Et de fait, chaque camp semble avoir mis de l’eau dans son vin. Alors qu’un compromis entre les Loyalistes et les indépendantistes semblait impossible à trouver à la suite des violentes émeutes qui ont éclaté l’année dernière, l’issue des négociations est surprenante tant les concessions des deux côtés sont importantes.
« Un État de Nouvelle-Calédonie dans la République : c’est le pari de la confiance »

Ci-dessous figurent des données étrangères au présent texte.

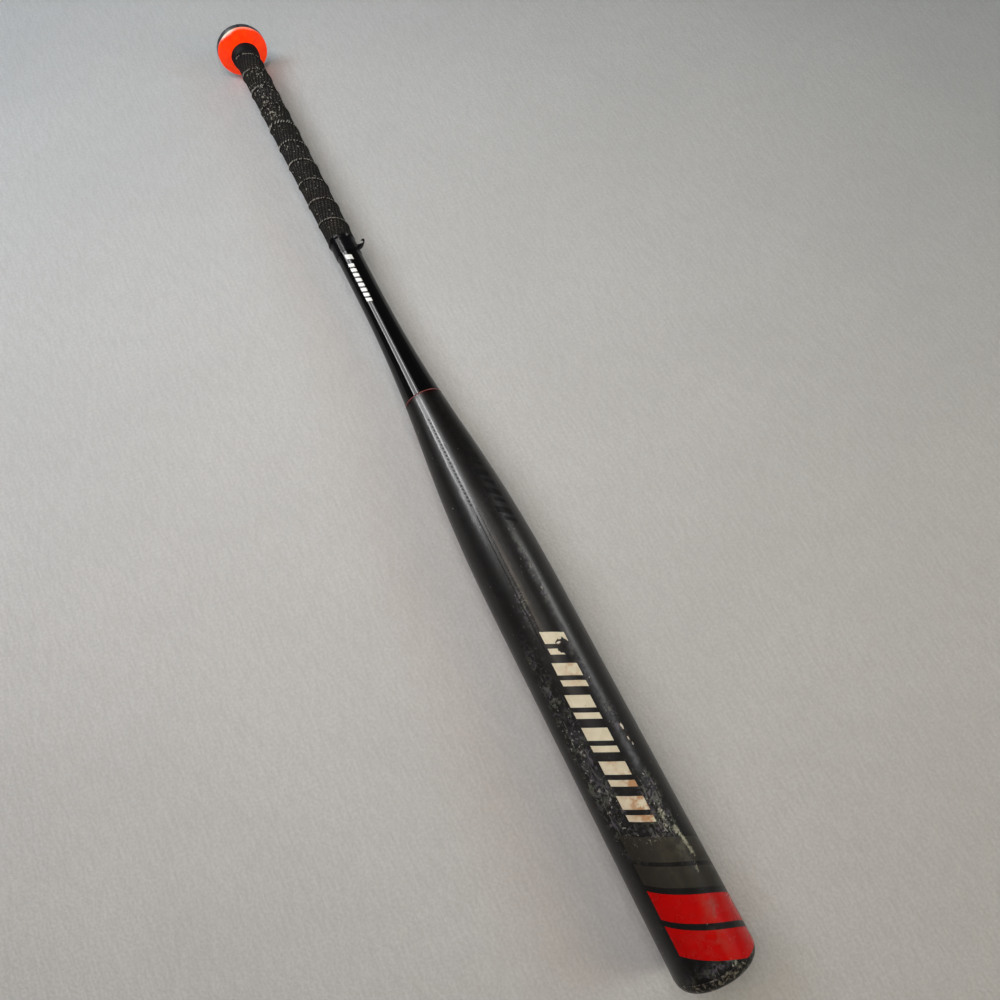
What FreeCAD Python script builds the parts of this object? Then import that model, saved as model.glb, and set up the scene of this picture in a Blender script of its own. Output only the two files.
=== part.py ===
"""Two-piece softball bat, modelled lying down.

The bat's axis runs along X, from the knob at the low end to the end cap at the high end. Z is up. The origin is
under the middle of the bat's length, on the surface that the barrel lies on. Every piece is a turned shape, so each
one is a closed half-profile revolved about the bat's axis. Profiles are written as (station, radius) pairs: the
station is the distance from the knob's rear face and the radius is the distance from the axis, in millimetres.
"""
import FreeCAD
import Part
import os
import Sketcher

DRIVING_SIZES = {
    # whole bat
    "total_length": 863.6,
    "barrel_diameter": 57.15,
    # handle and barrel outline
    "handle_diameter": 21.3,
    "handle_wall": 2.55,
    "flare_start": 304.6,
    "flare_radius": 1280.0,
    "joint_station": 417.0,
    "flare_end": 440.0,
    "shoulder_start": 470.0,
    "shoulder_end": 594.0,
    "shoulder_end_radius": 27.68,
    "shoulder_curve": 1210.0,
    "full_diameter_start": 798.0,
    # joint between handle and barrel
    "ring_width": 0.7,
    "insert_end": 492.0,
    "insert_neck_radius": 12.6,
    "insert_bend_radius": 13.9,
    "insert_end_radius": 18.4,
    "insert_neck_bore": 10.2,
    "insert_end_bore": 15.8,
    "sleeve_thickness": 1.0,
    "throat_plug_length": 22.0,
    # barrel inside and end cap
    "shoulder_bore_radius": 24.6,
    "barrel_bore_radius": 25.5,
    "cap_seat_length": 16.0,
    "cap_length": 8.6,
    "cap_flange_gap": 0.25,
    "cap_rounding": 7.2,
    "cap_dome_height": 1.0,
    "cap_wall": 3.0,
    "cap_skirt_wall": 2.2,
    "cap_rib_count": 6,
    "cap_rib_thickness": 1.6,
    "cap_rib_length": 9.0,
    "glue_gap": 0.25,
    "end_weight_radius": 15.0,
    "end_weight_length": 11.0,
    # knob
    "knob_diameter": 46.6,
    "knob_base_thickness": 5.5,
    "knob_flange_thickness": 7.2,
    "knob_rim_rounding": 2.4,
    "knob_neck_radius": 13.4,
    "knob_spigot_length": 22.0,
    "knob_spigot_clearance": 0.1,
    "badge_radius": 14.0,
    "badge_thickness": 0.4,
    "badge_clearance": 0.1,
    "knob_weight_length": 28.0,
    "knob_foam_length": 20.0,
    "plug_gap": 2.0,
    # grip
    "lower_band_width": 6.5,
    "lower_band_radius": 13.1,
    "underlay_thickness": 0.35,
    "grip_radius": 11.85,
    "grip_end": 251.0,
    "finishing_band_width": 16.0,
    "finishing_band_radius": 11.4,
}

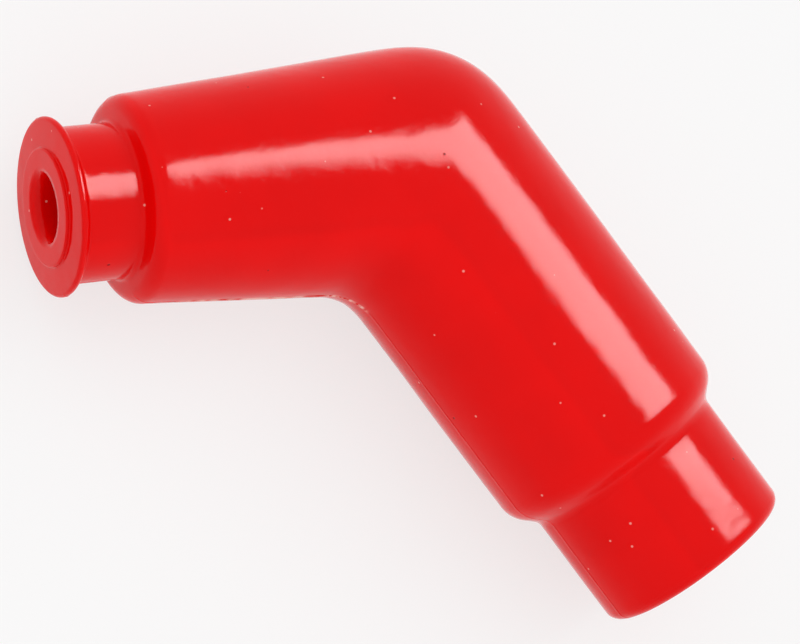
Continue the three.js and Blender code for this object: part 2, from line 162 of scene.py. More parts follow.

Du côté loyaliste, les concessions sont majeures. En premier lieu, le document signé propose d’instaurer un « Etat de la Nouvelle-Calédonie » au sein de la République française via une « loi fondamentale », sorte de constitution intégrée à la Constitution française. De fait, le nouvel Etat pourra modifier « les signes identitaires du pays » comme le nom, le drapeau, l’hymne ou encore la devise. Sur X, Emmanuel Macron a salué un « accord historique ». « Un État de Nouvelle-Calédonie dans la République : c’est le pari de la confiance », a-t-il écrit.
Dans ce sillon, le document a inscrit la création d’une nationalité calédonienne. Pouvant se coupler à la nationalité française, elle s’obtient selon des conditions bien définies dans le texte notamment après une présence continue de dix ans sur le territoire ou cinq ans en cas d’union avec une personne de nationalité calédonienne. A l’avenir, seules les personnes de nationalité calédonienne pourront participer aux scrutins locaux tandis que les scrutins provinciaux concerneront l’ensemble des natifs de l’île soit environ 12 000 électeurs en plus.
La question électorale reste particulièrement sensible en Nouvelle-Calédonie. En 2024, les émeutes qu’a connues l’île ont découlé du débat autour du dégel du corps électoral. Dans un entretien accordé à la 1re Outre-Mer, le ministre des Outre-mer, Manuel Valls a déclaré que le dégel du corps électoral ne pouvait pas se faire sans un accord global. « Pour les élections suivantes, ça sera la définition de la nationalité, de la citoyenneté calédonienne, qui permettra de trouver la bonne base », a-t-il indiqué.
La proposition de création d’un Etat calédonien s’est aussi accompagnée d’un transfert des compétences régaliennes. Ainsi, le texte indique que « le Congrès de la Nouvelle-Calédonie (parlement local composé de 54 conseillers) pourra adopter une résolution à la majorité qualifiée de 36 membres, demandant que soient transférées à la Nouvelle-Calédonie des compétences de nature régalienne dans l’un des champs suivants : défense, monnaie, sécurité et ordre public, justice et contrôle de légalité ».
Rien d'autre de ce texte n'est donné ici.